**RECORDS FOR THIS EXERCISE**

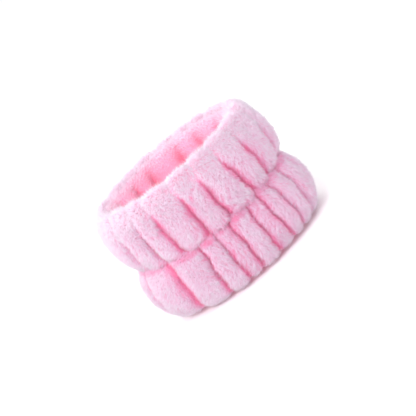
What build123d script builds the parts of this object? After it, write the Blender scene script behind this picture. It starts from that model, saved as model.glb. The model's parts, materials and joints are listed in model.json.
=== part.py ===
from build123d import *
import math
import os

# Plush spa wristband: a soft gathered ring that soaks up water running down the wrist.
# Origin: middle of the band, on the surface that it stands on. +Z is up through the wrist
# opening, +X is the long way of the flattened ring, and -Y is its front. Millimetres.
# Sections are drawn as (out, height), where out is measured from the rim line: the oval
# that runs along the crest of both rims, halfway through the roll of fabric.

# Overall sizes. The end radius is the rim line's, at the two narrow ends.
overall_width = 100.0
overall_depth = 68.0
band_height = 70.0
roll_thickness = 18.0
end_radius = 15.0

# Fabrics. The cover's thickness is its backing and its pile.
cover_thickness = 4.0
lining_thickness = 1.5
rest_land_depth = 0.3

# Gathered puffs
puff_count = 20
crease_radius = 3.0
crease_depth = 1.8

# Elastics, each a knitted loop with lapped ends and two bar tacks
elastic_width = 6.0
elastic_thickness = 1.0
elastic_gap = 0.3
elastic_lap = 12.0
rim_elastic_inset = 5.0
tack_thickness = 0.3
tack_width = 1.2
tack_spacing = 7.0
tack_margin = 0.6

# Waist, where the layers are drawn together over their elastic
waist_land = 3.0
waist_elastic_gap = 0.7
waist_offset = 0.6

# Loose fill in each row
wadding_gap = 0.6

# Sewing thread
thread = 0.4
stitch_length = 2.2
stitch_pitch = 3.6
stitch_gap = 0.05
waist_stitch_spread = 1.8
seam_allowance = 0.5
back_stitch_length = 1.6
back_seam_angle = 48.0
back_seam_stitches = 5

# Worked out from the sizes above
reach = roll_thickness / 2
rim_half_width = overall_width / 2 - reach
rim_half_depth = overall_depth / 2 - reach
end_centre = rim_half_width - end_radius
side_radius = (end_centre**2 + rim_half_depth**2 - end_radius**2) / (2 * (rim_half_depth - end_radius))
side_centre = side_radius - rim_half_depth
side_turn = 2 * math.degrees(math.atan2(end_centre, side_centre))
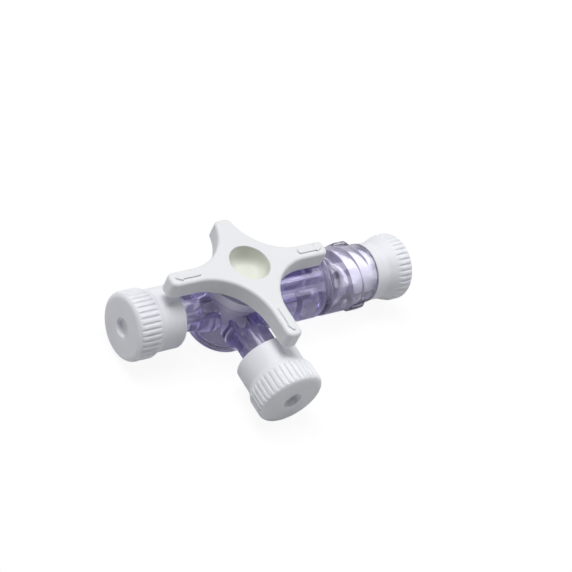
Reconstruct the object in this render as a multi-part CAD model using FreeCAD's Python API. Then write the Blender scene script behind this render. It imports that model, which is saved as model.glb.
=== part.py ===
"""Three way stopcock: clear body, four armed handle on a cored plug, rotating lock collar and three caps.

Millimetres. The barrel stands on z = 0 with its axis on Z. The male port points along +X, the two
female ports along -X and -Y. The handle is shown with its long arms over the three ports.
"""
import FreeCAD, Part
import math
import os

V = FreeCAD.Vector
X_AXIS = V(1, 0, 0)
Z_AXIS = V(0, 0, 1)

# Barrel
barrel_radius = 6.2
barrel_height = 13.5
barrel_edge = 0.5
port_height = 6.7
plug_bore_radius = 4.1
hub_recess_radius = 5.0
hub_recess_depth = 2.9
lip_recess_radius = 4.75
lip_recess_depth = 1.0

# Fluid ways and the 6 % conical fittings: the radius changes by 0.03 for each millimetre of length
lumen_radius = 1.3
taper = 0.03
female_mouth_radius = 2.15
female_cone_depth = 9.0
male_tip_radius = 1.98
lock_lug_radius = 3.9
lock_lug_length = 1.3
lock_lug_width = 4.6

# Female ports
port_reach = 20.4
port_neck_radius = 3.35
port_root_radius = 4.3
port_root_end = 8.2
port_lip_edge = 0.25

# Male arm
arm_radius = 6.1
arm_end = 17.5
arm_edge = 0.5
arm_neck_radius = 3.4
collar_gap = 1.1
collar_lip_length = 1.6
snap_ring_radius = 4.0
snap_ring_length = 1.2
snap_ring_bevel = 0.5
tip_past_collar = 2.1
pocket_wall = 1.3
pocket_core = 4.6
pocket_roof = 2.3
pocket_web = 1.3
pocket_start = 7.4

# Collar
collar_radius = 6.1
collar_rim_radius = 5.55
collar_length = 11.6
collar_taper_start = 5.8
collar_taper_end = 9.6
collar_bore_radius = 4.15
collar_edge = 0.45
wing_radius = 6.4
wing_thickness = 2.6
wing_start = 5.2
wing_rise = 1.2
wing_flat = 2.7
wing_fall = 1.4
wing_edge = 0.4
wing_turn = 28

# Caps
cap_length = 9.9
cap_band_radius = 6.25
cap_rib_depth = 0.3
cap_rib_count = 38
cap_rib_share = 0.4
cap_edge = 1.1
cap_band_end = 3.9
cap_flare_end = 5.4
cap_sleeve_radius = 5.6
cap_wall_end = 2.3
cap_bore_radius = 4.05
cap_mouth_bevel = 0.6
cap_cone_length = 6.0
cap_dimple_radius = 1.8
cap_dimple_depth = 1.1
cap_dimple_draft = 0.2
cap_dimple_round = 0.25
male_cap_length = 7.9
male_cap_band_end = 2.6
male_cap_flare_end = 5.3
male_cap_sleeve_radius = 5.4
male_cap_tube_past_collar = 6.8
male_cap_skirt_wall = 1.0
male_cap_skirt_depth = 4.4

# Handle and plug
arm_length = 16.7
back_arm_length = 10.4
arm_half_width = 1.55
arm_tip_radius = 1.1
arm_sweep_radius = 9.85
slab_thickness = 3.5
slab_edge = 0.6
slab_under_edge = 0.25
slab_clearance = 0.7
dish_radius = 3.85
dish_depth = 3.2
dish_draft = 0.35
dish_floor_round = 2.0
mark_start = 10.5
mark_shaft_length = 3.9
mark_shaft_width = 1.1
mark_head_length = 1.6
mark_head_width = 1.8
mark_height = 0.3
mark_edge = 0.12
plug_core_radius = 2.9
plug_core_depth = 3.2
plug_core_round = 0.5
plug_lip_radius = 4.4
plug_lip_bevel = 0.35

# Fits
plug_clearance = 0.02
hub_clearance = 0.1
lip_clearance = 0.05
foot_clearance = 0.1
collar_clearance = 0.1
cone_clearance = 0.02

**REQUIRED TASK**
Extract every line containing the string "write" from the material.

**EXERCISE RESPONSE**
What build123d script builds the parts of this object? After it, write the Blender scene script behind this picture. It starts from that model, saved as model.glb. The model's parts, materials and joints are listed in model.json.
Reconstruct the object in this render as a multi-part CAD model using FreeCAD's Python API. Then write the Blender scene script behind this render. It imports that model, which is saved as model.glb.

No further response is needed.